## [SHORT TASK]
Emit an exact copy of the lines running from the start of the records to the line containing "blend_r = 8; // [3:0.5:12]", both included.

[A block of data]

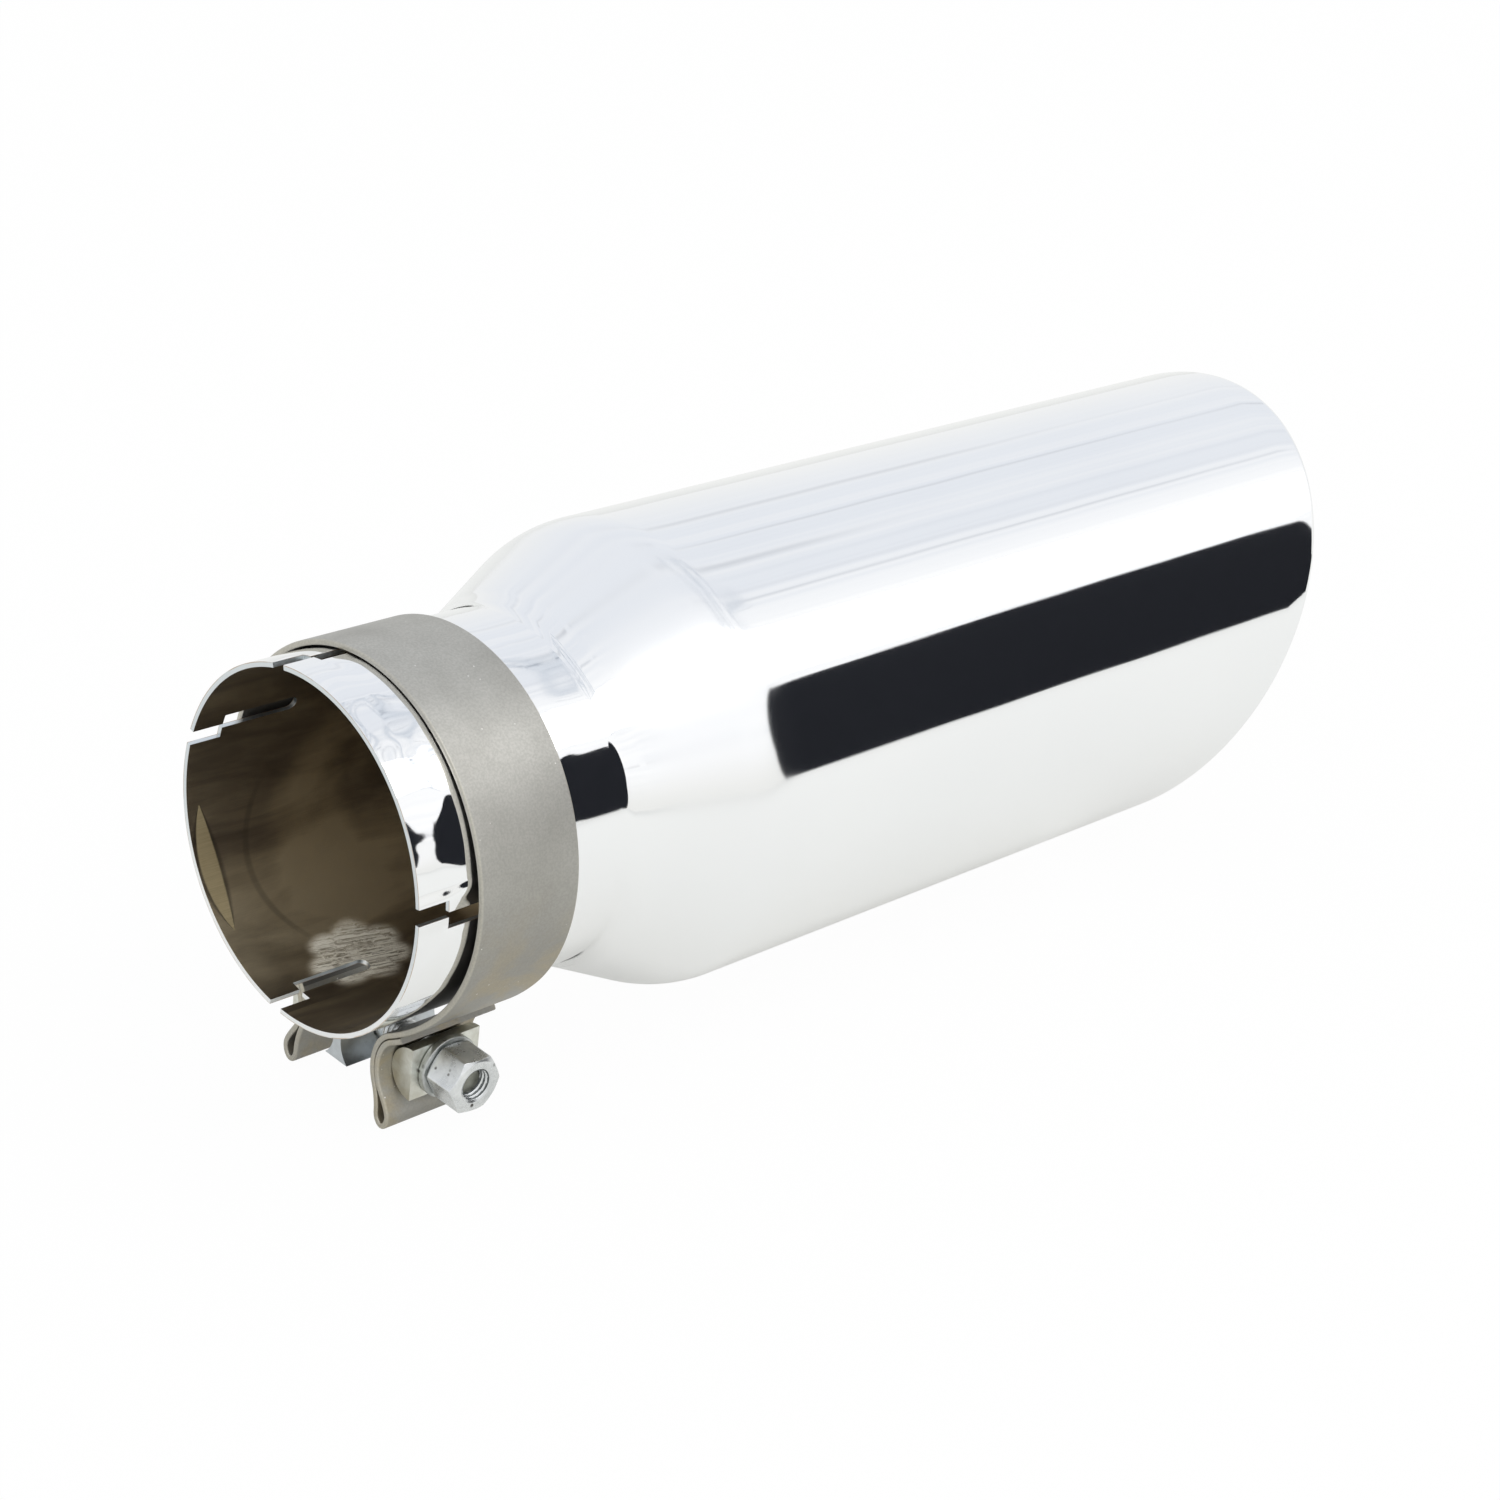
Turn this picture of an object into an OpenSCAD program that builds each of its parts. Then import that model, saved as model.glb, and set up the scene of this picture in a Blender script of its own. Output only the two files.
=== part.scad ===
// Slip-on exhaust tip with a slotted neck and a single-bolt band clamp.
// The tube runs along X. Its inlet mouth is centred on the origin and its outlet is towards +X.
// The clamp's two ears hang straight down, towards -Z, and its bolt lies along Y.

/* [Neck] */
// Inner diameter of the neck, which slips over a 101.6 mm pipe
neck_bore_d = 102; // [96:0.5:104]
// Wall of the whole shell
wall_t = 1.5; // [1:0.1:2]
// Straight length of the neck, from the mouth to the shoulder
neck_len = 72; // [60:1:100]
// Outside radius of the hollow curve from the neck into the shoulder
blend_r = 8; // [3:0.5:12]

/* [Body] */
// Outside diameter of the body
body_d = 141; // [132:1:170]
// Slope of the shoulder, from the axis, in degrees
shoulder_slope = 26; // [20:1:40]
// Outside radius of the crown from the shoulder into the body
crown_r = 32; // [10:1:40]
// Length of the tip along its axis
tip_len = 359; // [280:1:450]
// Slant of the outlet, from a square cut, in degrees
cut_slant = 28.9; // [0:0.1:32]
// Turn of the outlet's long side away from straight up, in degrees
cut_turn = 9.7; // [0:0.1:45]
// Outside radius of the rolled edge round the outlet
lip_r = 4; // [3:0.25:6]
// Straight length of the rolled edge's inner flange
lip_return = 3; // [1:0.5:8]

/* [Slots] */
// Width of each slot in the neck
slot_w = 4.8; // [3:0.1:7]
// Sideways step of each slot
slot_step = 3.4; // [1:0.1:4.5]
// Distance of the step from the mouth
slot_step_x = 10; // [6:0.5:16]
// Distance of the slots' round ends from the mouth
slot_end_x = 35; // [24:1:50]

/* [Band] */
// Width of the strap along the tube
band_w = 34; // [26:1:40]
// Thickness of the strap
strap_t = 1.8; // [1.2:0.1:2.2]
// Difference between the band's inner diameter and the neck's outside diameter
band_slack = 3; // [2.6:0.1:7]
// Distance of the band's front edge from the mouth
band_x = 18.5; // [12:0.5:28]
// Clearance between the neck and the top of the hanging band
hang_gap = 0.3; // [0.1:0.1:0.8]
// Direction from the middle of an ear's seat to its root bend, in degrees
root_turn = 151; // [140:1:160]
// Depth of an ear's curved seat below the bolt's axis
seat_depth = 6.3; // [5:0.1:8]
// Centreline radius of the bend from the band into an ear
root_r = 11.8; // [10.5:0.1:12.5]
// Clearance between the two layers of a folded ear
fold_gap = 0.15; // [0.1:0.05:0.3]
// Length of the folded layer's free end, past the root bend
tab_len = 5; // [2:0.5:12]
// Distance of the ears' round ends below the bolt's axis
ear_tail = 18.9; // [17:0.1:24]
// Outside width of the loop at the end of an ear
loop_w = 6.6; // [6:0.1:8]

/* [Bolt] */
// Distance of the bolt's axis below the neck
bolt_below = 12.9; // [12.1:0.1:14.5]
// Diameter of the bolt
bolt_d = 9.9; // [8:0.1:10.6]
// Length of the bolt under its head
bolt_len = 65; // [62:1:68]
// Width across flats of the nut and of the bolt's head
hex_flats = 16; // [14:0.5:18]
// Height of the bolt's head
head_h = 6.4; // [4:0.1:8]
// Height of the nut
nut_h = 11.5; // [8:0.5:14]
// Radial running clearance between the bolt and the nut's bore
nut_fit = 0.07; // [0.03:0.01:0.1]
// Radial clearance of the bolt in the ears, blocks and washer
bolt_play = 0.4; // [0.2:0.05:0.6]
// Outside diameter of the washer
washer_d = 19.2; // [18:0.1:21]
// Thickness of the washer
washer_t = 2.3; // [1.5:0.1:3]
// Clearance between neighbours stacked along the bolt
stack_gap = 0.1; // [0.05:0.05:0.3]

/* [Blocks] */
// Half the space between the ears at the bolt
ear_half_gap = 14.8; // [13:0.1:17]
// Centreline radius of the curved seat in each ear
seat_r = 15.8; // [14.5:0.1:17]
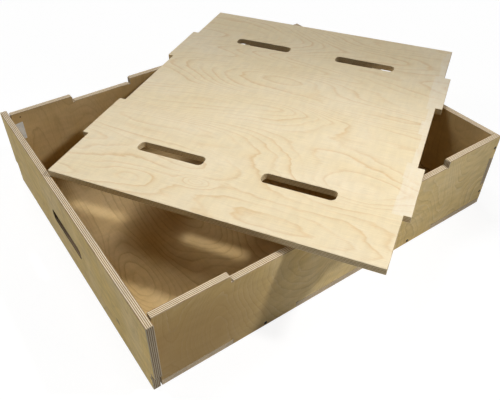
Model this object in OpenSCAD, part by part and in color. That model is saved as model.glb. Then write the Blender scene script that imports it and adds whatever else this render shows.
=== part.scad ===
// Shallow plywood chuck box with a loose tabbed lid.
// The box stands on z = 0 with its centre over the origin. The handle end is
// at -X, the plain end at +X, the front panel at -Y and the back panel at +Y.
// The lid lies askew across the top edges, as it is laid down when opened.

/* [Box] */
// Outside length, from the handle end's outer face to the plain end's
box_l = 736; // [660:2:840]
// Outside width, from the front panel's outer face to the back panel's
box_w = 595; // [521:2:701]
// Height of the front, back and plain end panels
box_h = 162; // [148:1:210]
// Thickness of the plywood
ply_t = 12; // [10:0.5:15]

/* [Finger joints] */
// Gap on each side of a finger, tooth or tab inside the box's own joints
joint_clear = 0.15; // [0.05:0.05:0.4]
// Height of the plain end's finger at each corner
finger_h = 60; // [36:1:66]
// Height of that finger's middle above the bottom
finger_z = 82; // [76:1:92]
// Length of each tooth that a side panel drops past the base
tooth_l = 127; // [80:1:150]
// Distance between the centres of the two teeth of a long panel
tooth_pitch = 328; // [280:2:380]
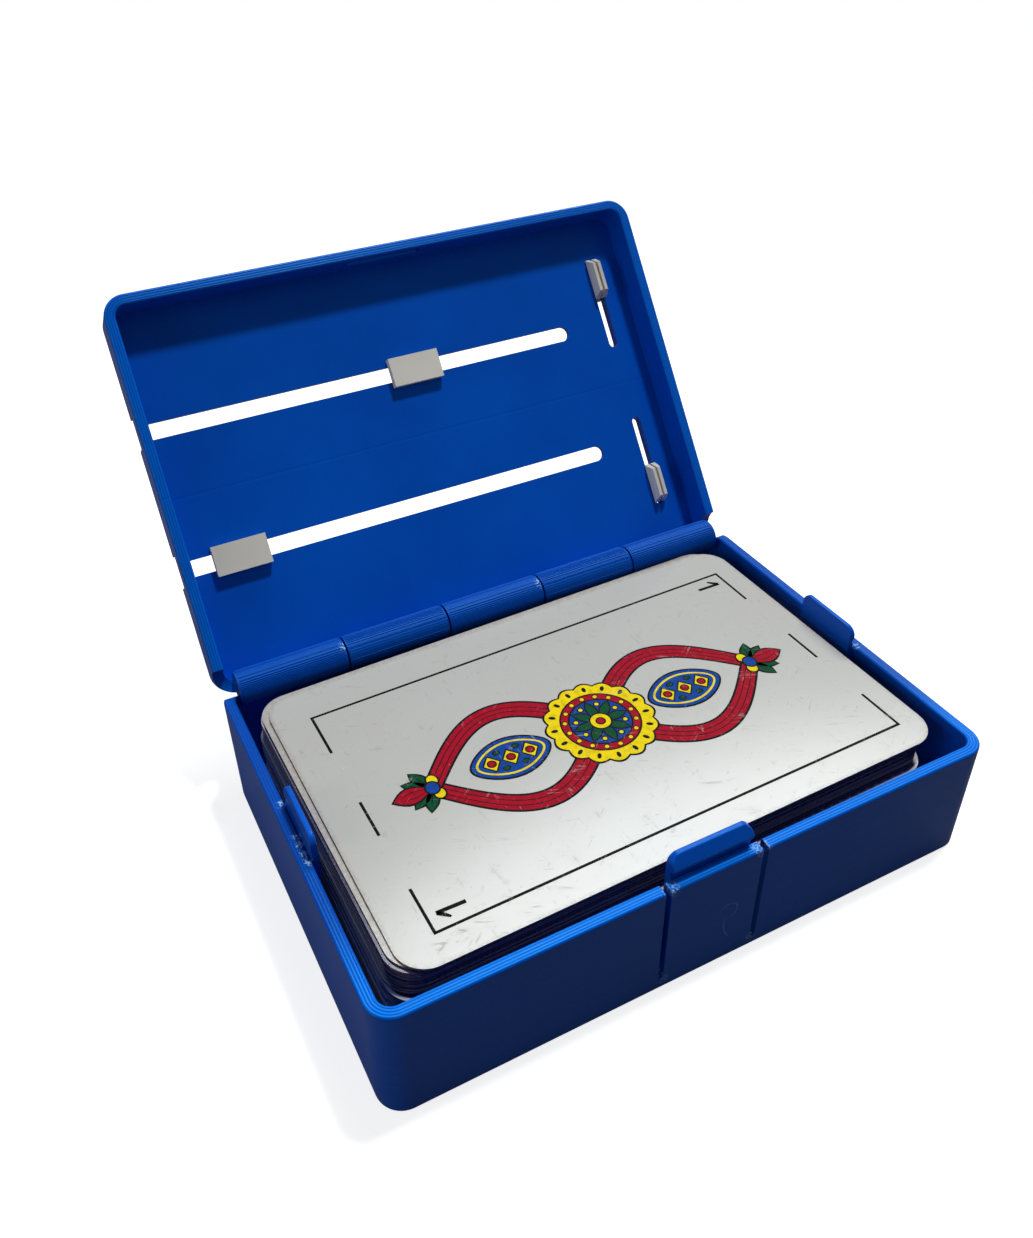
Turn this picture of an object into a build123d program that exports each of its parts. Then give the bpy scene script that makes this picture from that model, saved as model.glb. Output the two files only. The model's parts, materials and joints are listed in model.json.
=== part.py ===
from build123d import *
from math import cos, radians, sin, sqrt
import os

# A printed card box with a hinged, score-keeping lid and a pack of cards.
# Frame: X along the long side, +Y towards the hinge, +Z up, and the origin at the centre of
# the underside. The lid is modelled closed and then swung to the open angle it rests at.

# The pack of cards sets the size of the box.
CARD_LENGTH = 95.0
CARD_WIDTH = 61.0
CARD_THICKNESS = 0.4
CARD_CORNER = 5.0
CARD_COUNT = 50
LOOSE_CARDS = 14
PACKETS = 6

# Printed walls.
WALL = 2.0
FLOOR = 2.0
CARD_CLEARANCE = 3.7
HEADROOM = 0.2
OUTER_CORNER = 4.2
RIM_ROUND = 0.4
FOOT_CHAMFER = 0.3

INNER_LENGTH = CARD_LENGTH + 2 * CARD_CLEARANCE
INNER_DEPTH = CARD_WIDTH + 2 * CARD_CLEARANCE
INNER_CORNER = OUTER_CORNER - WALL
BOX_LENGTH = INNER_LENGTH + 2 * WALL
BOX_DEPTH = INNER_DEPTH + 2 * WALL
TRAY_HEIGHT = FLOOR + CARD_COUNT * CARD_THICKNESS + HEADROOM

# Lid shell.
LID_GAP = 0.1
LID_HEIGHT = 8.0
LID_PANEL = 2.0
CROWN_ROUND = 1.0
LID_RIM = TRAY_HEIGHT + LID_GAP
LID_TOP = LID_RIM + LID_HEIGHT
PANEL_FACE = LID_TOP - LID_PANEL
OPEN_ANGLE = 125.7

# Hinge: five knuckles on one pin, level with the tray's rim.
HINGE_INSET = 1.0
HINGE_Y = BOX_DEPTH / 2 - HINGE_INSET
HINGE_Z = TRAY_HEIGHT
KNUCKLE_COUNT = 5
KNUCKLE_PITCH = 20.0
KNUCKLE_GAP = 0.4
KNUCKLE_RADIUS = 3.0
KNUCKLE_CLEARANCE = 0.4
HINGE_END = KNUCKLE_COUNT * KNUCKLE_PITCH / 2
LID_CORNER_SWEEP = 4.0
TRAY_CORNER_CUT = 2.8
STOP_LENGTH = 3.6
PIN_DIAMETER = 1.75
PIN_SEAT = 0.02
PIN_RUNNING_FIT = 0.08
PIN_END_WALL = 1.2
PIN_RECESS = 0.4

# Latch tongue in the front wall, and the two side tabs.
TONGUE_WIDTH = 16.0
SLIT = 1.0
HOOK_WIDTH = 14.0
HOOK_REACH = 0.8
SIDE_TAB_WIDTH = 12.6
SIDE_TAB_Y = -0.5
SIDE_TAB_SET_BACK = 0.3
SIDE_TAB_RIDGE = 0.15
TAB_PAD = 1.3
TAB_RISE = 4.2
TAB_DROP = 5.4
TAB_CORNER = 1.0
LIP_HEIGHT = 1.9
LIP_NOSE = 0.4
LIP_UNDERSIDE = 0.4
CATCH_CLEARANCE = 0.25

# Score slides: a long slot each, open at the left so that the slide can be put in.
SLOT_OFFSET = 12.75
SLOT_WIDTH = 3.0
SLOT_END = 35.5
TRACK_WIDTH = 5.9
TRACK_DEPTH = 1.0
SLIDE_LENGTH = 10.2
SLIDE_WIDTH = 5.5
SLIDE_THICKNESS = 1.5
SLIDE_PLAY = 0.3
NECK_LENGTH = 8.2
NECK_WIDTH = 2.6
FOOT_LENGTH = 8.4
FOOT_PLAY = 0.2
GRIP_LENGTH = 6.4
GRIP_WIDTH = 3.6
GRIP_HEIGHT = 2.0
UPPER_SLIDE_X = 0.7
LOWER_SLIDE_X = -41.7

# Game markers: a split clip through a short slot each.
MARKER_X = 45.0
MARKER_SLOT_WIDTH = 2.0
MARKER_SLOT_LENGTH = 18.8
MARKER_SLOT_OFFSET = 17.0
MARKER_LENGTH = 8.2
MARKER_STEM = 1.8
MARKER_SPLIT = 0.5
MARKER_BARB = 0.3
MARKER_REACH = 2.4
MARKER_END_SLOPE = 1.2
MARKER_HEAD_WIDTH = 5.4
MARKER_HEAD_CORNER = 1.0
MARKER_HEAD_HEIGHT = 2.0
UPPER_MARKER_Y = -22.2
LOWER_MARKER_Y = 21.9

# The loose cards, from the top one down: shift along X, shift along Y and turn in degrees.
LOOSE_CARD_PLACES = [
    (0.5, -0.5, 0.8),
    (-0.5, 0.6, 1.0),
    (-0.9, 0.1, 0.8),
    (-0.8, -0.1, 0.9),
    (-1.0, -0.2, 0.7),
    (-0.9, 0.0, 0.8),
    (-1.1, -0.2, 0.6),
    (-1.0, -0.3, 0.8),
    (-1.1, -0.3, 0.6),
    (-1.2, -0.4, 0.7),
    (-1.5, -0.2, 0.9),
    (-1.3, -0.3, 0.5),
    (-1.4, -1.5, 0.6),
    (-1.5, -0.3, 0.6),
]
PACKET_PLACES = [
    (-1.3, -0.6, 0.4),
    (-1.5, -0.4, 0.6),
    (-1.3, -0.5, 0.3),
    (-1.5, -0.3, 0.5),
    (-1.4, -0.6, 0.4),
    (-1.6, -0.4, 0.6),
]

PAST = 1.0


def block(length, depth, height, x=0.0, y=0.0, bottom=0.0):
    return Pos(x, y, bottom) * extrude(Rectangle(length, depth), height)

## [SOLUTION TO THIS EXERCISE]
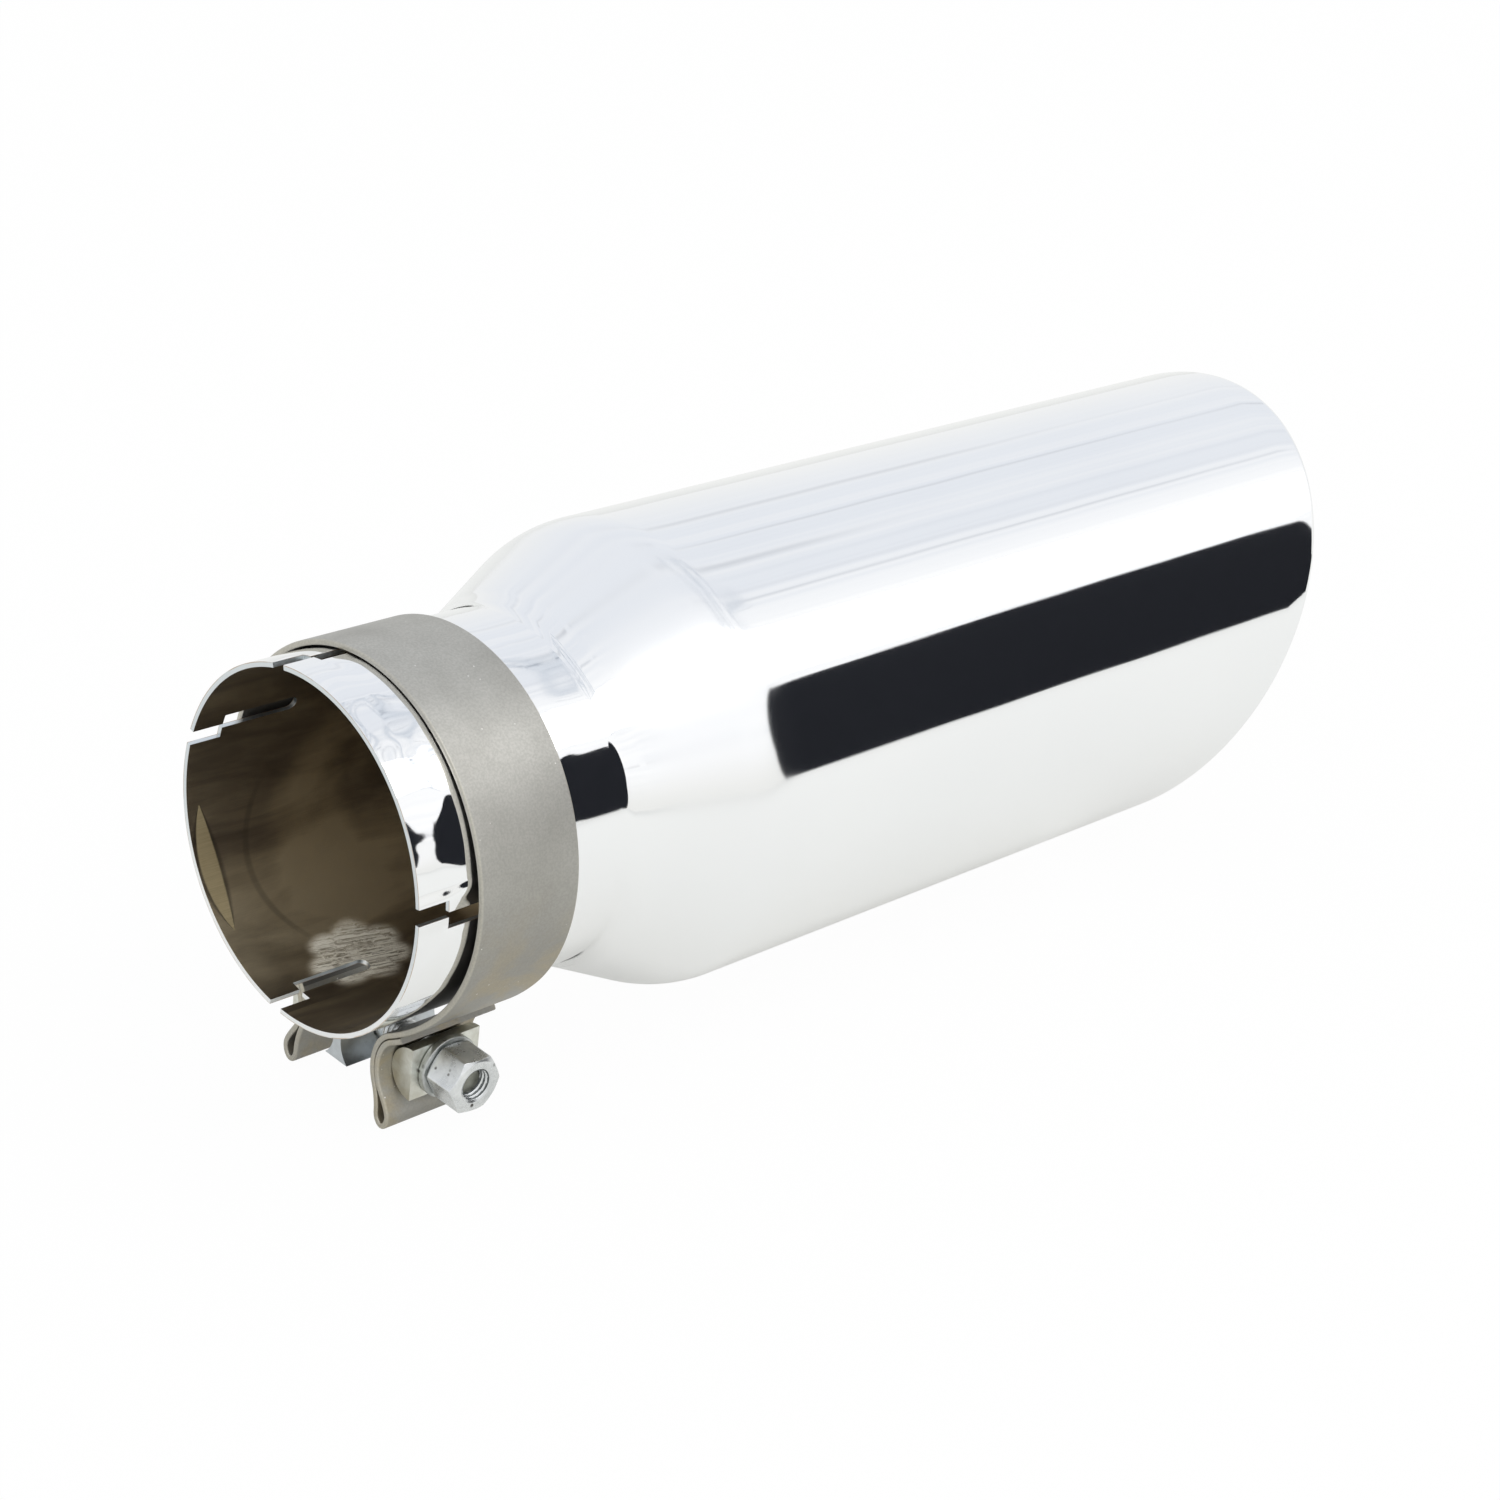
Turn this picture of an object into an OpenSCAD program that builds each of its parts. Then import that model, saved as model.glb, and set up the scene of this picture in a Blender script of its own. Output only the two files.
=== part.scad ===
// Slip-on exhaust tip with a slotted neck and a single-bolt band clamp.
// The tube runs along X. Its inlet mouth is centred on the origin and its outlet is towards +X.
// The clamp's two ears hang straight down, towards -Z, and its bolt lies along Y.

/* [Neck] */
// Inner diameter of the neck, which slips over a 101.6 mm pipe
neck_bore_d = 102; // [96:0.5:104]
// Wall of the whole shell
wall_t = 1.5; // [1:0.1:2]
// Straight length of the neck, from the mouth to the shoulder
neck_len = 72; // [60:1:100]
// Outside radius of the hollow curve from the neck into the shoulder
blend_r = 8; // [3:0.5:12]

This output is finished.